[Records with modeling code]
====

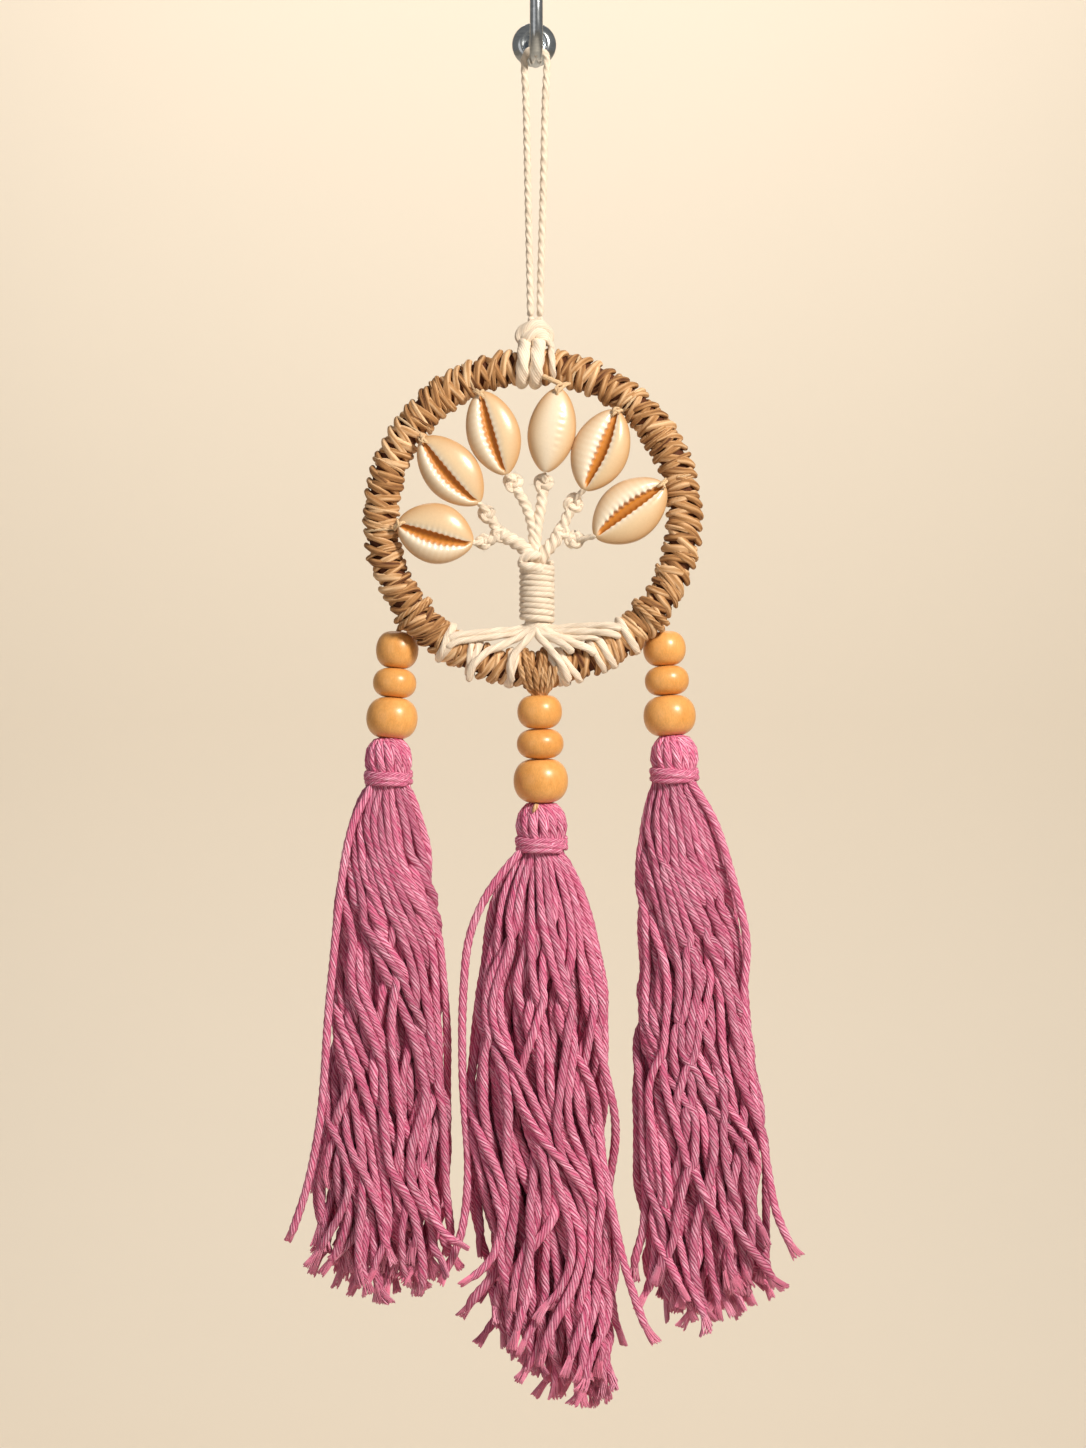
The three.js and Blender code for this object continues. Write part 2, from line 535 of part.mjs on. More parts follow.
// The domed head with its bundles of yarn as flutes, the neck, and the collar that holds the skirt.
function tasselHead(tassel) {
  const { headTop, headFoot, collarTop, collarFoot } = tasselLevels(tassel);
  const half = tassel.width / 2;
  const tall = headTop - headFoot;
  const profile = [
    [0, collarFoot], [COLLAR_RADIUS, collarFoot], [COLLAR_RADIUS, collarTop], [NECK_RADIUS, collarTop],
    [NECK_RADIUS, headFoot], [0.94 * half, headFoot], [half, headFoot + 0.36 * tall],
    [0.92 * half, headFoot + 0.7 * tall], [0.6 * half, headFoot + 0.95 * tall], [0, headTop],
  ];
  const segments = 2 * HEAD_FLUTES;
  const head = moved(lathe(profile, segments), (spot) => {
    const flute = Math.round((Math.atan2(spot.x, -spot.y) / TURN) * segments);
    const out = Math.hypot(spot.x, spot.y);
    const isFluted = out > 0.01 && spot.z > headFoot + 0.1;
    const rise = isFluted ? HEAD_FLUTE_RISE * (flute % 2 === 0 ? 1 : -1) : 0;
    return spot.clone().multiply(new THREE.Vector3(1 + rise / (out + 0.01), 1 + rise / (out + 0.01), 1));
  });
  return head.translate(tassel.x, tassel.y, 0);
}

// The place and thickness of one yarn at a drop below the band.
function yarnAt(tassel, layer, phase, drop) {
  const left = between(tassel.skirt, 'drop', drop, 'left');
  const right = between(tassel.skirt, 'drop', drop, 'right');
  const halfWidth = (right - left) / 2;
  const halfDepth = Math.min(SKIRT_DEPTH_RATIO * halfWidth, SKIRT_DEPTH_LIMIT);
  const opened = THREE.MathUtils.smoothstep(drop, 0, OPEN_DROP);
  const swirled = THREE.MathUtils.smoothstep(drop, OPEN_DROP, SWIRL_DROP);
  const swirl = radians(tassel.swirl) * layer.share * swirled;
  const turn = phase + swirl;
  const reachX = THREE.MathUtils.lerp(layer.root, (halfWidth - YARN_RADIUS) * layer.share, opened);
  const reachY = THREE.MathUtils.lerp(layer.root, (halfDepth - YARN_RADIUS) * layer.share, opened);
  const middle = THREE.MathUtils.lerp(tassel.x, (left + right) / 2, opened);
  const thickness = Math.min(YARN_RADIUS, Math.max(YARN_ROOT, YARN_FILL * (halfDepth - YARN_RADIUS)));
  return { x: middle + reachX * Math.cos(turn), y: tassel.y + reachY * Math.sin(turn), thickness };
}

// A yarn of the skirt: its rings are set at the fractions of its drop, closer where the skirt opens.
function yarnStrand(tassel, layer, layerNumber, index) {
  const { bandFoot, collarFoot } = tasselLevels(tassel);
  const phase = (TURN * (index + 0.5 * layerNumber)) / layer.count;
  const root = bandFoot - collarFoot - YARN_CLEAR;
  const uneven = (spread(index, layerNumber) - 0.5) * tassel.reachSpread;
  const reach = tassel.reach + tassel.reachSlope * Math.cos(phase) + uneven;
  const steps = YARN_FRACTIONS.length - 1;
  return moved(new THREE.CylinderGeometry(1, 1, 1, YARN_SIDES, steps), (spot) => {
    const drop = THREE.MathUtils.lerp(root, reach, YARN_FRACTIONS[Math.round((0.5 - spot.y) * steps)]);
    const { x, y, thickness } = yarnAt(tassel, layer, phase, drop);
    return new THREE.Vector3(x + thickness * spot.x, y - thickness * spot.z, bandFoot - drop);
  });
}

function tassel(row) {
  const strands = YARN_LAYERS.flatMap((layer, layerNumber) => Array.from(
    { length: layer.count },
    (_, index) => yarnStrand(row, layer, layerNumber, index),
  ));
  return piece(`tassel_${row.name}`, united([tasselHead(row), ...strands]), yarn());
}

function tasselBand(row) {
  const { bandTop, bandFoot } = tasselLevels(row);
  const pitch = (bandTop - bandFoot) / BAND_TURNS;
  const crest = row.width / 2 + BAND_PROUD;
  const valley = crest - BAND_GROOVE;
  const profile = [[valley, bandFoot]];
  for (let turn = 0; turn < BAND_TURNS; turn += 1) {
    profile.push([crest, bandFoot + (turn + 0.5) * pitch]);
    profile.push([valley, bandFoot + (turn + 1) * pitch]);
  }
  const bore = (NECK_RADIUS + GAP) / Math.cos(Math.PI / BAND_SEGMENTS);
  profile.push([bore, bandTop], [bore, bandFoot], profile[0]);
  return piece(`tassel_band_${row.name}`, lathe(profile, BAND_SEGMENTS).translate(row.x, row.y, 0), yarn());
}

// The hoop with its tree and shells, in a group whose origin is the hoop's middle
const hoopGroup = new THREE.Group();
hoopGroup.position.set(HOOP_X, HOOP_Y, HOOP_Z);
hoopGroup.add(hoop(), topKnot(), trunkWrap(), treeCords());
SHELLS.forEach((row, i) => hoopGroup.add(shell(i + 1, row), shellTie(i + 1, row)));

const dreamcatcher = new THREE.Group();
dreamcatcher.add(hookPlate(), hookRod(), hangingLoop(), hoopGroup);
COLUMNS.forEach((column) => dreamcatcher.add(beadColumn(column)));
TASSELS.forEach((row) => dreamcatcher.add(tassel(row), tasselBand(row)));

export default dreamcatcher;
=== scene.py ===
"""The looks of a dreamcatcher and of the wall hook that it hangs from.

Tables and sizes here are in millimetres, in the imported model's frame: +Z up, the wall at Y = 0
and the front along -Y. Meshes are made in metres in the same frame.
"""

import json
import logging
import math
from dataclasses import dataclass, field, replace
from enum import Enum
from typing import Any, Callable, Iterable, Mapping, Sequence

import bmesh
import bpy
import numpy as np
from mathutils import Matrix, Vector

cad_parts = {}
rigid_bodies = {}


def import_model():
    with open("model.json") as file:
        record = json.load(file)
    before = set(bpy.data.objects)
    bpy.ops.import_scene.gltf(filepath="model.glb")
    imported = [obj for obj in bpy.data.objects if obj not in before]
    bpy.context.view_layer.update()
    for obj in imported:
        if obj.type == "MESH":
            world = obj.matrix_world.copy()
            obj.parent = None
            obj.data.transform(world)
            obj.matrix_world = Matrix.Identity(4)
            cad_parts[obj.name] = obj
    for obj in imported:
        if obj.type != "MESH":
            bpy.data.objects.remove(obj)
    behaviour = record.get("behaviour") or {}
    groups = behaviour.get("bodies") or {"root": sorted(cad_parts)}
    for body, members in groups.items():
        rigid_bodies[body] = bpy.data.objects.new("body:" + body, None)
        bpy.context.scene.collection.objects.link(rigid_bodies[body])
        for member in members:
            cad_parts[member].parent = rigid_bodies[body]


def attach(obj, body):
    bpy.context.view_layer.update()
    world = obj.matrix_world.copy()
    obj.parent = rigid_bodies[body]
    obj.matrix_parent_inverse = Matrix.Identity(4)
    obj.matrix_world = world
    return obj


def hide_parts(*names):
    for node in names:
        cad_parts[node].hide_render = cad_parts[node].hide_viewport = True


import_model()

Colour = tuple[float, float, float]
Place = tuple[float, float, float]
Route = tuple[Place, ...]

# A turn round the hoop: its angle and its lean in degrees, and its strand's radius
Turn = tuple[float, float, float]

Points = np.ndarray

log = logging.getLogger("dreamcatcher")

MM = 0.001
TURN = 2.0 * math.pi
GOLDEN_ANGLE = 2.399963
FRONT = np.array((0.0, -1.0, 0.0))
BACK = np.array((0.0, 1.0, 0.0))
BODY = "root"

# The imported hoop: its middle, its ring's middle line, and how far its tube reaches round that
HOOP_MIDDLE = np.array((-0.4, -18.0, -142.6))
HOOP_RADIUS = 44.6
TUBE_REACH = 5.45
GAP = 0.3


class Slot(Enum):
    """The record's material slots."""

    STEEL = "steel"
    COTTON = "cotton"
    RAFFIA = "raffia"
    SHELL = "shell"
    WOOD = "wood"
    YARN = "yarn"


# Numbers and curves


def smoothstep(value: Any, low: float, high: float) -> Any:
    """The soft step from 0 at low to 1 at high.

    Args:
        value: A number or an array.
        low: Where the step starts.
        high: Where the step ends.

    Returns:
        The step's height at each value.
    """
    share = np.clip((np.asarray(value, dtype=float) - low) / (high - low), 0.0, 1.0)
    return share * share * (3.0 - 2.0 * share)


def places_along(points: Points) -> Points:
    """How far along a line each of its points is."""
    return np.concatenate(([0.0], np.cumsum(np.linalg.norm(np.diff(points, axis=0), axis=1))))


def between(at: Points, start: float, end: float, first: Points, second: Points) -> Points:
    """The points on the way from first, at start, to second, at end."""
    return (end - at) / (end - start) * first + (at - start) / (end - start) * second


def flowing(route: Sequence[Place] | Points, spacing: float = 0.8) -> Points:
    """A smooth curve through a route's points.

    Args:
        route: The points that the curve passes through.
        spacing: The distance between the points given back.

    Returns:
        Evenly spaced points of the curve, with both ends kept.
    """
    steps = 24
    knots = np.asarray(route, dtype=float)
    padded = np.vstack((2 * knots[0] - knots[1], knots, 2 * knots[-1] - knots[-2]))
    times = np.concatenate(([0.0], np.cumsum(np.linalg.norm(np.diff(padded, axis=0), axis=1) ** 0.5)))
    dense = []
    for i in range(1, len(padded) - 2):
        t0, t1, t2, t3 = times[i - 1 : i + 3]
        p0, p1, p2, p3 = padded[i - 1 : i + 3]
        t = np.linspace(t1, t2, steps, endpoint=False)[:, None]
        a1 = between(t, t0, t1, p0, p1)
        a2 = between(t, t1, t2, p1, p2)
        a3 = between(t, t2, t3, p2, p3)
        b1 = between(t, t0, t2, a1, a2)
        b2 = between(t, t1, t3, a2, a3)
        dense.append(between(t, t1, t2, b1, b2))
    dense.append(knots[-1:])
    return evenly(np.vstack(dense), spacing)


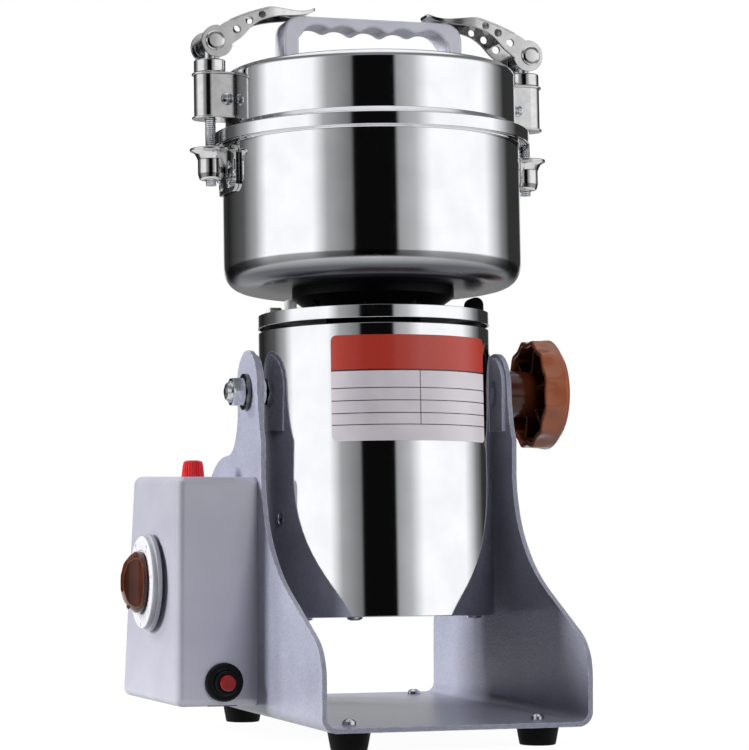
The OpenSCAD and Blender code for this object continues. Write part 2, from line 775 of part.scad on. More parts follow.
module keepers() color(steel) tilted() for (side = [-1, 1]) on_side(side) difference() {
    union() {
        intersection() {
            translate([0, 0, keeper_top - keeper_plate_h + 1.5])
                tube(bowl_r + 2.4, bowl_r + fit, keeper_plate_h);
            translate([bowl_r / 2, -keeper_half, 0]) cube([bowl_r, 2 * keeper_half, pivot_h]);
        }
        translate([bowl_r + 1, -9, keeper_top - keeper_flange_t])
            cube([rod_out - 1, 18, keeper_flange_t]);
        translate([rod_x, 0, keeper_top - keeper_flange_t])
            cylinder(h = keeper_flange_t, r = socket_d / 2 + 5);
        translate([rod_x, 0, keeper_top - socket_h]) cylinder(h = socket_h, r = socket_d / 2);
        translate([bowl_r + 1, -2, keeper_top - 16]) cube([rod_out - 4, 4, 14]);
    }
    translate([0, 0, keeper_top - 3]) cylinder(h = 4, r = bowl_r + fit);
    translate([rod_x, 0, keeper_top - socket_h - 1]) cylinder(h = socket_h + 2, r = rod_r + rod_fit);
    for (p = keeper_screw_places) keeper_screw_at(p) translate([0, 0, -1])
        cylinder(h = 5, r = keeper_screw_r + fit);
}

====

▶ _TASK GOAL_:
Retype precisely, and only, the span of lines that opens at the line containing "const dreamcatcher = new THREE.Group();" and closes at the line containing "obj.data.transform(world)", both inclusive.

▶ _RESULT OF THIS TASK_:
const dreamcatcher = new THREE.Group();
dreamcatcher.add(hookPlate(), hookRod(), hangingLoop(), hoopGroup);
COLUMNS.forEach((column) => dreamcatcher.add(beadColumn(column)));
TASSELS.forEach((row) => dreamcatcher.add(tassel(row), tasselBand(row)));

export default dreamcatcher;
=== scene.py ===
"""The looks of a dreamcatcher and of the wall hook that it hangs from.

Tables and sizes here are in millimetres, in the imported model's frame: +Z up, the wall at Y = 0
and the front along -Y. Meshes are made in metres in the same frame.
"""

import json
import logging
import math
from dataclasses import dataclass, field, replace
from enum import Enum
from typing import Any, Callable, Iterable, Mapping, Sequence

import bmesh
import bpy
import numpy as np
from mathutils import Matrix, Vector

cad_parts = {}
rigid_bodies = {}


def import_model():
    with open("model.json") as file:
        record = json.load(file)
    before = set(bpy.data.objects)
    bpy.ops.import_scene.gltf(filepath="model.glb")
    imported = [obj for obj in bpy.data.objects if obj not in before]
    bpy.context.view_layer.update()
    for obj in imported:
        if obj.type == "MESH":
            world = obj.matrix_world.copy()
            obj.parent = None
            obj.data.transform(world)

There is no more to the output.